La logique est évidente, c'est celle du désengagement, de la déresponsabilisation, de l'interfacisation qui guillotine l'identité de l'individu. (..."facisation" et non pas "fascisation" malgré l'homophonie révélatrice d'une parenté infiniment plus profonde que le simple jeu de mot pourrait le laisser penser). Il perd son nom remplacé par un pseudo, il perd son adresse remplacée par une série de signes abscons. Tout le reste de sa réalité est remplacée par des images : l'odeur, la voix, la matière etc. C'est probablement ce qu'on appelle la société du spectacle. Spectacle non spectaculaire, spectacle solitaire, spectacle ordinaire.

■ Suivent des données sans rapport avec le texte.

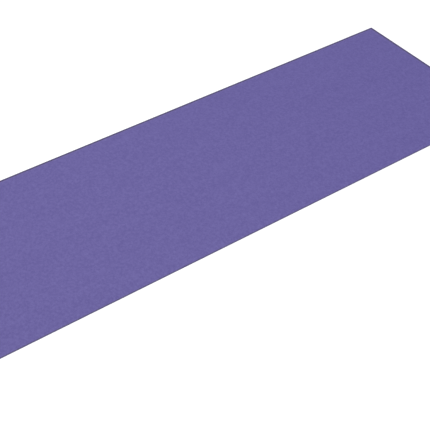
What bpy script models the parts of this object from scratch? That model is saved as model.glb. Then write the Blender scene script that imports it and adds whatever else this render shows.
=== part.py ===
"""A plain yoga mat, unrolled flat on the floor.

The mat is a laminate of three plies: a lower foam layer, a polyester scrim that keeps the
foam from stretching, and an upper foam layer. The length runs along X, the width along Y
and the thickness up Z. The origin is the middle of the underside. All sizes are in metres.
"""

import math

import bmesh
import bpy

# The outline that is cut through all three plies at once
MAT_LENGTH = 1.830
MAT_WIDTH = 0.610
CORNER_RADIUS = 0.002

# The plies, from the floor up
LOWER_FOAM_THICKNESS = 0.00155
SCRIM_THICKNESS = 0.0003
UPPER_FOAM_THICKNESS = 0.00155

# Clearance between one ply and the next, where the real foam bonds through the scrim
BOND_GAP = 0.0003

# Rounding of the cut edge at the face on the floor and at the face that is stood on
LOWER_FACE_ROUND = 0.0003
UPPER_FACE_ROUND = 0.0004

# Facets in each rounding
CORNER_SEGMENTS = 6
FACE_ROUND_SEGMENTS = 3
SHARP_ANGLE = math.radians(35)

PURPLE_FOAM_COLOUR = (0.156, 0.133, 0.361, 1)
POLYESTER_COLOUR = (0.60, 0.58, 0.66, 1)


def clear_scene():
    for scene_object in list(bpy.data.objects):
        bpy.data.objects.remove(scene_object, do_unlink=True)


def new_collection(name):
    collection = bpy.data.collections.new(name)
    bpy.context.scene.collection.children.link(collection)
    return collection


def plain_material(name, colour, roughness):
    material = bpy.data.materials.new(name)
    material.use_nodes = True
    shader = material.node_tree.nodes["Principled BSDF"]
    shader.inputs["Base Color"].default_value = colour
    shader.inputs["Roughness"].default_value = roughness
    shader.inputs["Metallic"].default_value = 0
    return material


def is_upright(edge):
    """Whether an edge of the box stands straight up."""
    low, high = edge.verts
    return low.co.x == high.co.x and low.co.y == high.co.y


def round_edges(box, edges, radius, segments):
    bmesh.ops.bevel(
        box,
        geom=edges,
        offset=radius,
        offset_type="OFFSET",
        segments=segments,
        profile=0.5,
        affect="EDGES",
    )


def ply_mesh(name, thickness, upper_round=0, lower_round=0):
    """A flat sheet with the mat's outline, centred on its own middle.

    Its four corners are rounded, and the rim of either face too where a radius is given.
    """
    box = bmesh.new()
    bmesh.ops.create_cube(box, size=1)
    bmesh.ops.scale(box, vec=(MAT_LENGTH, MAT_WIDTH, thickness), verts=box.verts)
    corners = [edge for edge in box.edges if is_upright(edge)]
    round_edges(box, corners, CORNER_RADIUS, CORNER_SEGMENTS)
    if upper_round:
        upper_face = max(box.faces, key=lambda face: face.calc_center_median().z)
        round_edges(box, list(upper_face.edges), upper_round, FACE_ROUND_SEGMENTS)
    if lower_round:
        lower_face = min(box.faces, key=lambda face: face.calc_center_median().z)
        round_edges(box, list(lower_face.edges), lower_round, FACE_ROUND_SEGMENTS)
    mesh = bpy.data.meshes.new(name)
    box.to_mesh(mesh)
    box.free()
    mesh.shade_smooth()
    mesh.set_sharp_from_angle(angle=SHARP_ANGLE)
    return mesh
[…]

Le centre du monde espéré n'est qu'une cellule avec des images collées aux murs.
C'est un centre du monde étriqué, centre d'un microcosme rassurant dans lequel il fait bon se tenir au coin du feu cathodique et "cocooner" paisiblement devant le monde dénaturé puisqu'en représentation permanente.
L'axiome était un théorème, le postulat une bêtise et le souhait une illusion.
Pas d'action, pas d'ubiquité et pas de centre du monde, c'est un vrai butineur de sites web en éclosions, un chasseur d'autres vérités qui vous le dit, j'ai nommé le commissaire Fauss'piste6.